With the current global population at just over 7 billion, the belief that population might level off at 9 billion has given some solace to folks worried about the "pile of grain" problem, i.e. the general concern that feeding a bunch of extra mouths around the world might prove difficult.  9 billion people by 2100 implies a much slower population growth rate over the coming century than was observed over the last century, and while a scandalous 800 million people in the world continue to go to bed hungry every night, there has been notable success in reducing the proportion of the world population who don't have enough to eat even as populations have skyrocketed.  This success, if you can call it that, has in part to do with the ability of the world's agricultural producers to so far "keep up" with the growing demand for food induced by growing incomes and populations, as evidenced by the general decline in real food prices over the last half century (the large food price spikes in the last 5-7 years notwithstanding).

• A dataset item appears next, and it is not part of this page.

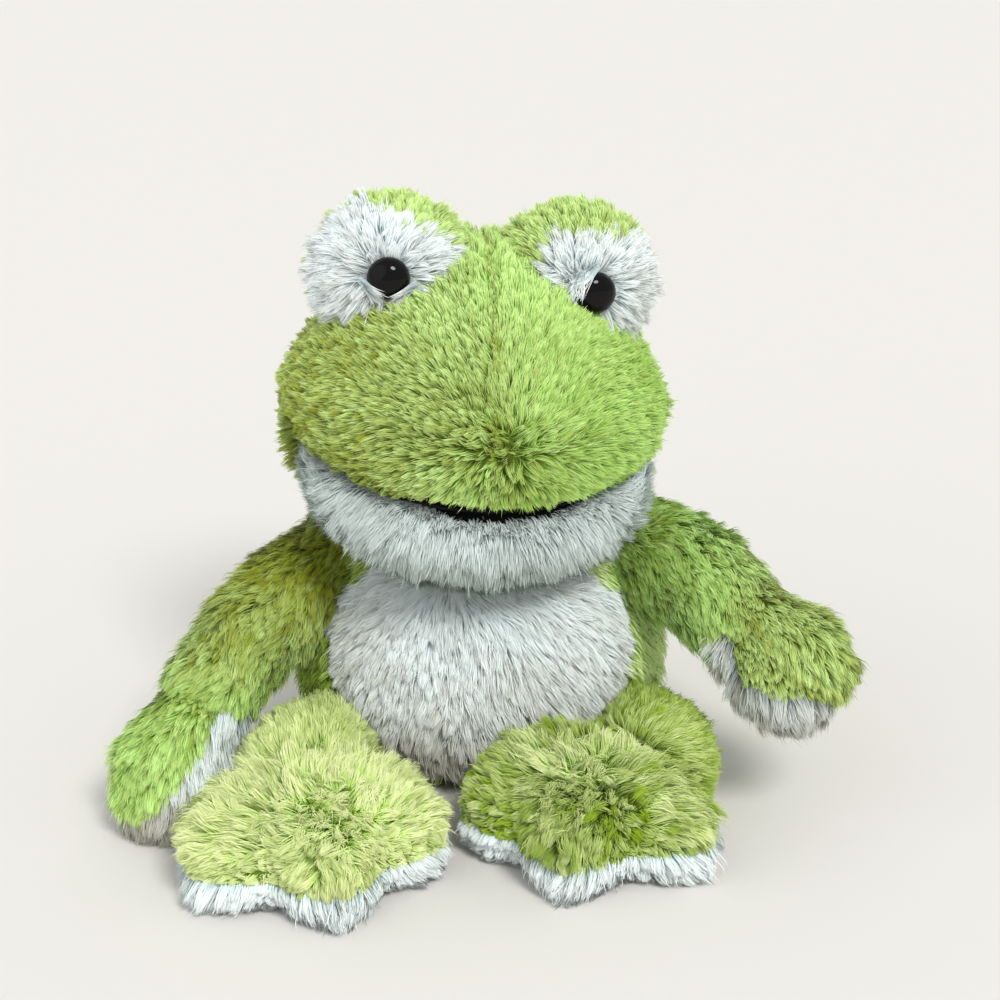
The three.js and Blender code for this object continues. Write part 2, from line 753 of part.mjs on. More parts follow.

But a paper last month by Gerland et al in Science (gated version here), straightforwardly titled "World population stabilization unlikely this century", provides some uncomfortable evidence that the magic 9 billion number might be a substantial underestimate of the population we're likely to see by the end of this century.  Turns out that fertility rates have not fallen as fast in Africa as expected:  while the total fertility rate has fallen, the decline has only been about a quarter as fast as what was observed in the 1970s and 80s in Latin America and Asia.  This is apparently due both to slow declines in African families' desired family sizes, as well as a substantial unmet need for contraception. Here's a plot from this paper showing the relatively slow decline in African fertility:


So run the world forward for 85 years taking these slower-than-expected fertility declines into account, and you get population projections much higher than 9 billion.  In fact, the mean estimate in the Gerland et al paper of population in 2100 is 11 billion, with their 95% confidence interval barely scraping 9 billion on the low end and 13 (!) billion on the high end.  In fact, their 95% confidence interval for 2050 barely contains 9 billion. Here's the relevant plot (R users will appreciate the near-unadulterated use of the ggplot defaults):

Figure 1 from Gerland et al 2014, Science

So perhaps David should retitle his class, "11 is the new 9", or, "Feeding 9 billion in the next 20 years", or, "Feeding 11 billion (95% CI, 9 billion to 13 billion)".  In any case, these 2+ billion extra mouths are not entirely welcome news for those worried about the global pile of grain.  These much larger numbers imply that even greater progress needs to be made on improving agricultural yields if we want to (a) keep prices at reasonable levels and (b) not have to massively expand agricultural land use to do it.  Thanks, Gerland et al!  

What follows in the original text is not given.